- _Written request_: Every line below must be reproduced exactly. Copy them all.

─── Recorded information

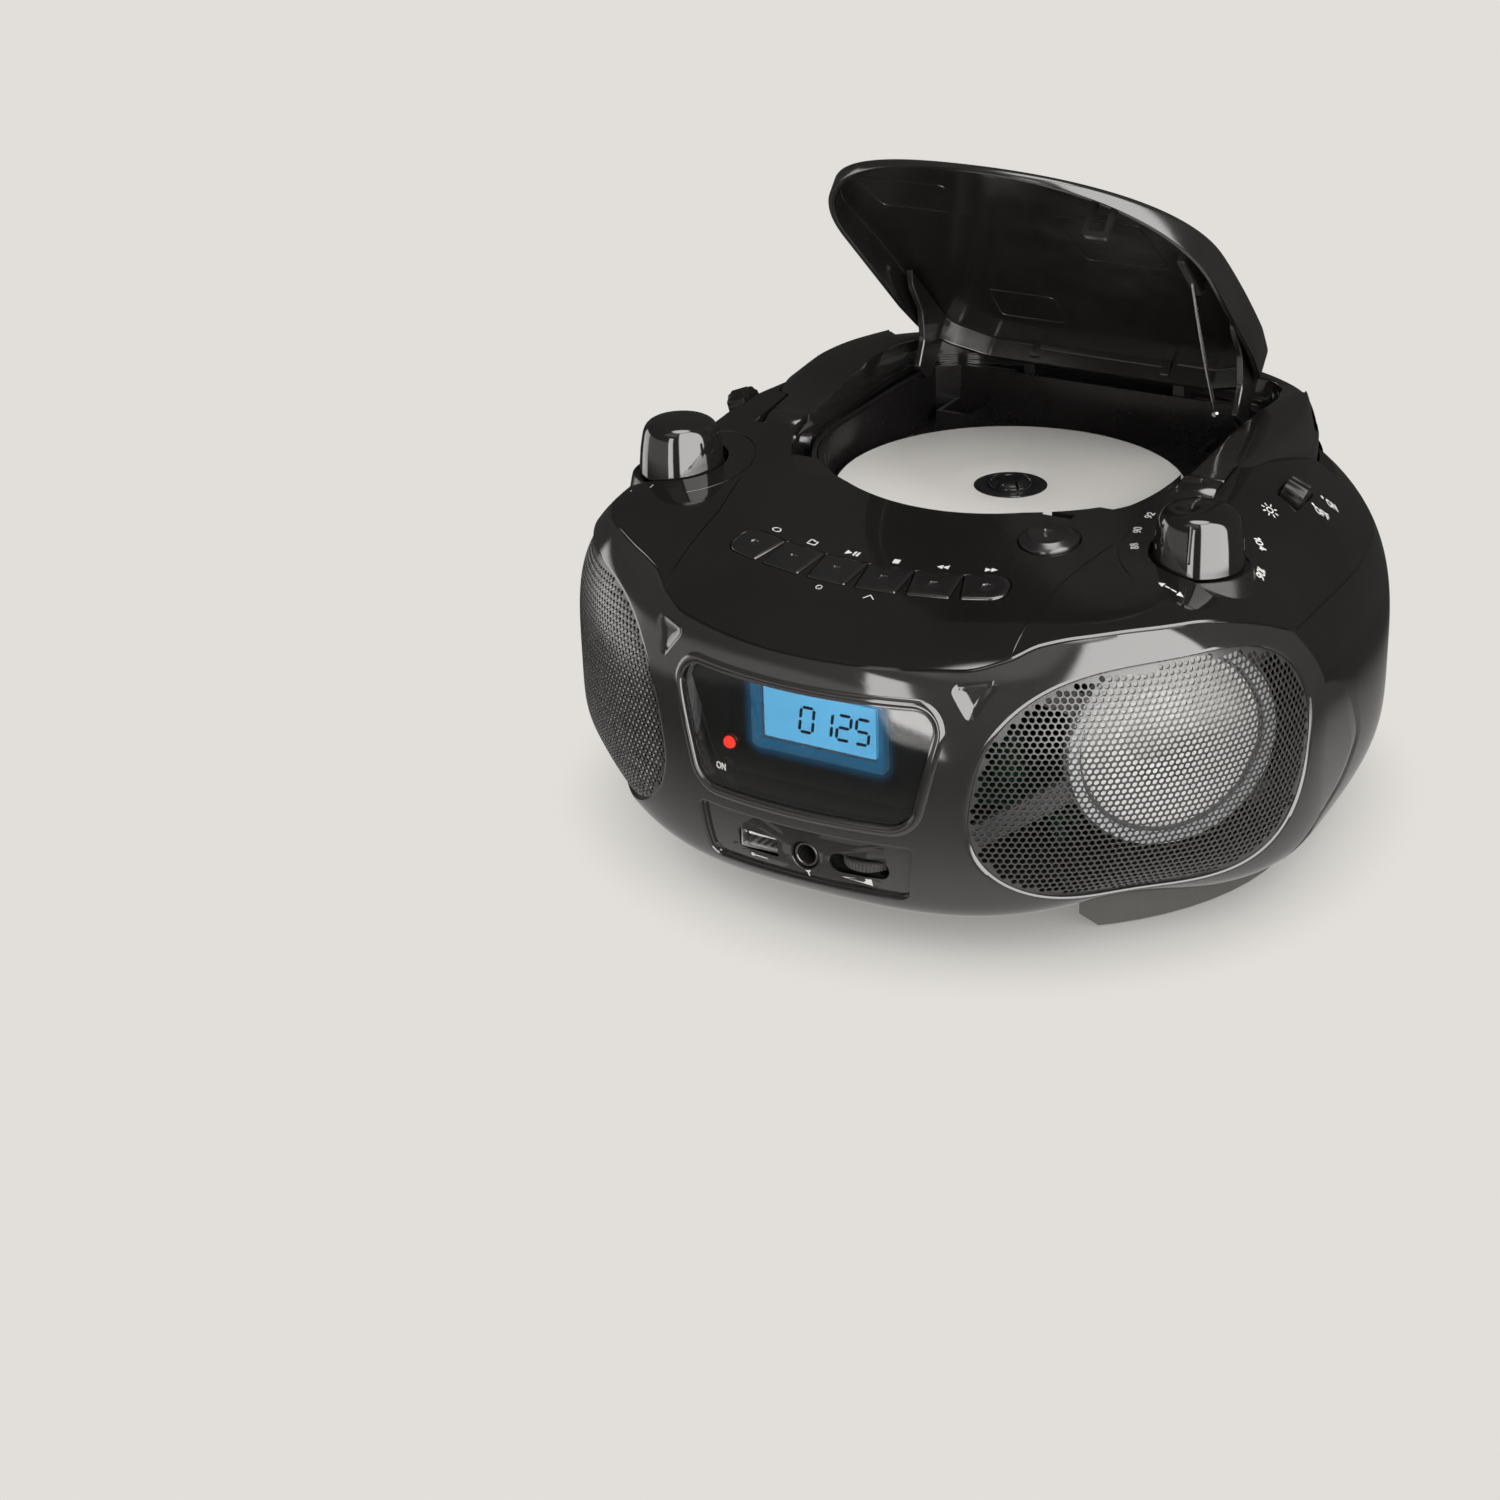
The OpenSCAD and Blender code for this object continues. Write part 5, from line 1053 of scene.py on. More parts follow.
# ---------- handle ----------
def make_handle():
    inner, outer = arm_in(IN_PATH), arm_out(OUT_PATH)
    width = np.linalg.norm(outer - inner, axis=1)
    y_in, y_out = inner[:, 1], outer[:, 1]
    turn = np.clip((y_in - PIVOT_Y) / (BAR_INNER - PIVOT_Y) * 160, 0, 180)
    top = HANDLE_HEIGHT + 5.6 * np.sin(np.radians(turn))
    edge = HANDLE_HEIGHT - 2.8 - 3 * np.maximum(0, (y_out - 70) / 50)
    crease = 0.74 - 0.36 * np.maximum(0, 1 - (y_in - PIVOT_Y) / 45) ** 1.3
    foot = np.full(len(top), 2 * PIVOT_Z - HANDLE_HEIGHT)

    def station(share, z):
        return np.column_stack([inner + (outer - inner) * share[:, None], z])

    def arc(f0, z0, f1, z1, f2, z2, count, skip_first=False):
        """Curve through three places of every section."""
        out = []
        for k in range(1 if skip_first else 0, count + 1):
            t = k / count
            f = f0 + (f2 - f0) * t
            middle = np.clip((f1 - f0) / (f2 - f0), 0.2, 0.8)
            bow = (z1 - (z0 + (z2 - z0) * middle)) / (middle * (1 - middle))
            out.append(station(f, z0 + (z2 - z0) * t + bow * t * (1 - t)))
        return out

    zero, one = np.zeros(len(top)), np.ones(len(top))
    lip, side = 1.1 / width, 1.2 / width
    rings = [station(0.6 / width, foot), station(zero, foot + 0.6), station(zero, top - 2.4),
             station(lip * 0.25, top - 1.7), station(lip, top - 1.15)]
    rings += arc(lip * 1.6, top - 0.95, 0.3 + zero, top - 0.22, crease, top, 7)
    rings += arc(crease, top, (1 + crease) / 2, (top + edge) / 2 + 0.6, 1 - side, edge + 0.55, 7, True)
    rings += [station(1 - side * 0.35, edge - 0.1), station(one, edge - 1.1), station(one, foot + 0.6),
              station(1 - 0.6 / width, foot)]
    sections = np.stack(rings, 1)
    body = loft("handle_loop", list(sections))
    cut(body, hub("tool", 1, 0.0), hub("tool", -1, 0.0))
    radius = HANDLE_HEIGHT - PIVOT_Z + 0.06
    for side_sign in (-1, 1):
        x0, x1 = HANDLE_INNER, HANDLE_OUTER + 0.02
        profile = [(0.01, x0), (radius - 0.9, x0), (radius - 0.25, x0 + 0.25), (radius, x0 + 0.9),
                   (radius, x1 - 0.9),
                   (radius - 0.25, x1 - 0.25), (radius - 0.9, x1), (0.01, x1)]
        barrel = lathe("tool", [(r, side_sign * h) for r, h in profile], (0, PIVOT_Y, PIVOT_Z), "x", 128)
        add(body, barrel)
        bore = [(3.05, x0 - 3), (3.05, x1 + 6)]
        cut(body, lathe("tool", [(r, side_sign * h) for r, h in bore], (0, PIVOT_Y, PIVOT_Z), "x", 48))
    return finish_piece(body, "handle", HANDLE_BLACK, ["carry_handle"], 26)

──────

- _Response_:
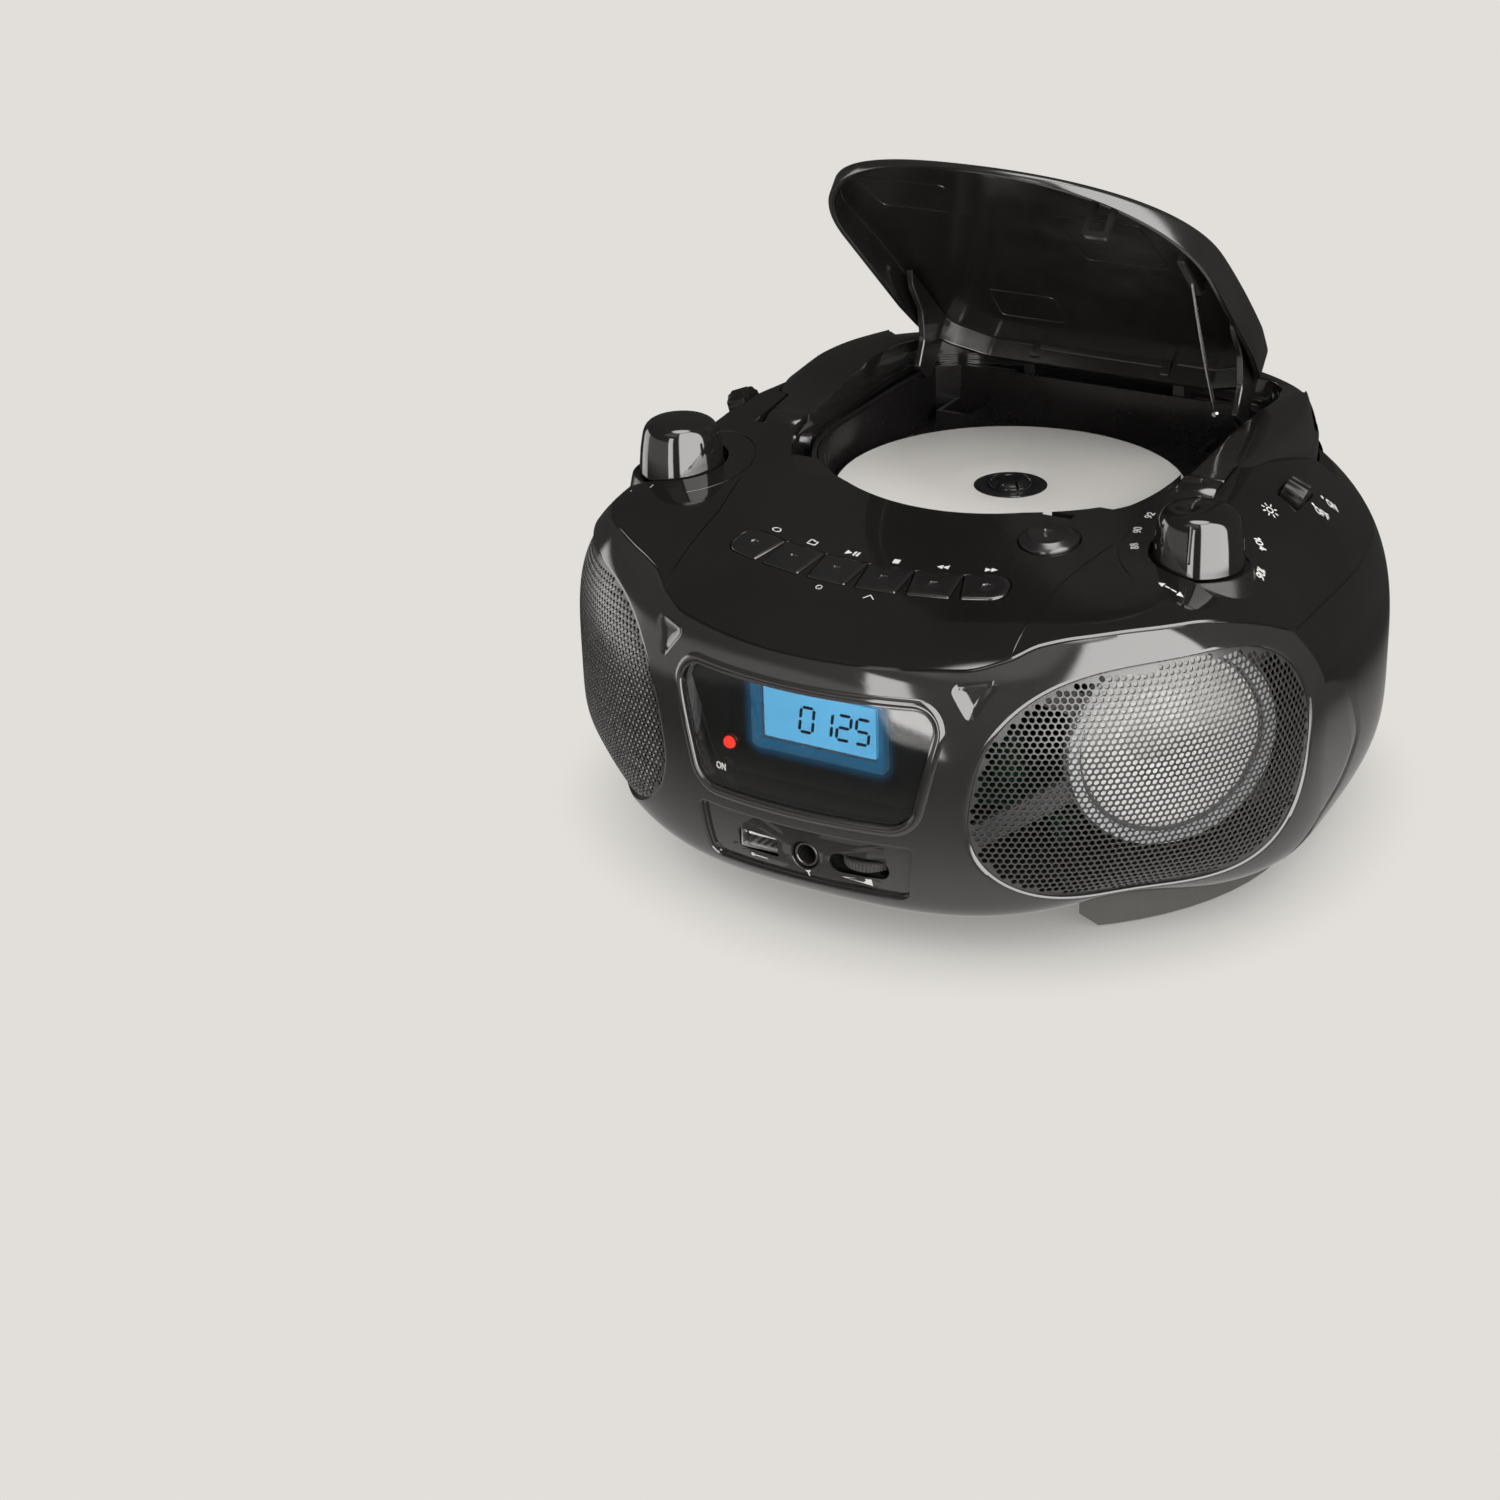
The OpenSCAD and Blender code for this object continues. Write part 5, from line 1053 of scene.py on. More parts follow.
# ---------- handle ----------
def make_handle():
    inner, outer = arm_in(IN_PATH), arm_out(OUT_PATH)
    width = np.linalg.norm(outer - inner, axis=1)
    y_in, y_out = inner[:, 1], outer[:, 1]
    turn = np.clip((y_in - PIVOT_Y) / (BAR_INNER - PIVOT_Y) * 160, 0, 180)
    top = HANDLE_HEIGHT + 5.6 * np.sin(np.radians(turn))
    edge = HANDLE_HEIGHT - 2.8 - 3 * np.maximum(0, (y_out - 70) / 50)
    crease = 0.74 - 0.36 * np.maximum(0, 1 - (y_in - PIVOT_Y) / 45) ** 1.3
    foot = np.full(len(top), 2 * PIVOT_Z - HANDLE_HEIGHT)

    def station(share, z):
        return np.column_stack([inner + (outer - inner) * share[:, None], z])

    def arc(f0, z0, f1, z1, f2, z2, count, skip_first=False):
        """Curve through three places of every section."""
        out = []
        for k in range(1 if skip_first else 0, count + 1):
            t = k / count
            f = f0 + (f2 - f0) * t
            middle = np.clip((f1 - f0) / (f2 - f0), 0.2, 0.8)
            bow = (z1 - (z0 + (z2 - z0) * middle)) / (middle * (1 - middle))
            out.append(station(f, z0 + (z2 - z0) * t + bow * t * (1 - t)))
        return out

    zero, one = np.zeros(len(top)), np.ones(len(top))
    lip, side = 1.1 / width, 1.2 / width
    rings = [station(0.6 / width, foot), station(zero, foot + 0.6), station(zero, top - 2.4),
             station(lip * 0.25, top - 1.7), station(lip, top - 1.15)]
    rings += arc(lip * 1.6, top - 0.95, 0.3 + zero, top - 0.22, crease, top, 7)
    rings += arc(crease, top, (1 + crease) / 2, (top + edge) / 2 + 0.6, 1 - side, edge + 0.55, 7, True)
    rings += [station(1 - side * 0.35, edge - 0.1), station(one, edge - 1.1), station(one, foot + 0.6),
              station(1 - 0.6 / width, foot)]
    sections = np.stack(rings, 1)
    body = loft("handle_loop", list(sections))
    cut(body, hub("tool", 1, 0.0), hub("tool", -1, 0.0))
    radius = HANDLE_HEIGHT - PIVOT_Z + 0.06
    for side_sign in (-1, 1):
        x0, x1 = HANDLE_INNER, HANDLE_OUTER + 0.02
        profile = [(0.01, x0), (radius - 0.9, x0), (radius - 0.25, x0 + 0.25), (radius, x0 + 0.9),
                   (radius, x1 - 0.9),
                   (radius - 0.25, x1 - 0.25), (radius - 0.9, x1), (0.01, x1)]
        barrel = lathe("tool", [(r, side_sign * h) for r, h in profile], (0, PIVOT_Y, PIVOT_Z), "x", 128)
        add(body, barrel)
        bore = [(3.05, x0 - 3), (3.05, x1 + 6)]
        cut(body, lathe("tool", [(r, side_sign * h) for r, h in bore], (0, PIVOT_Y, PIVOT_Z), "x", 48))
    return finish_piece(body, "handle", HANDLE_BLACK, ["carry_handle"], 26)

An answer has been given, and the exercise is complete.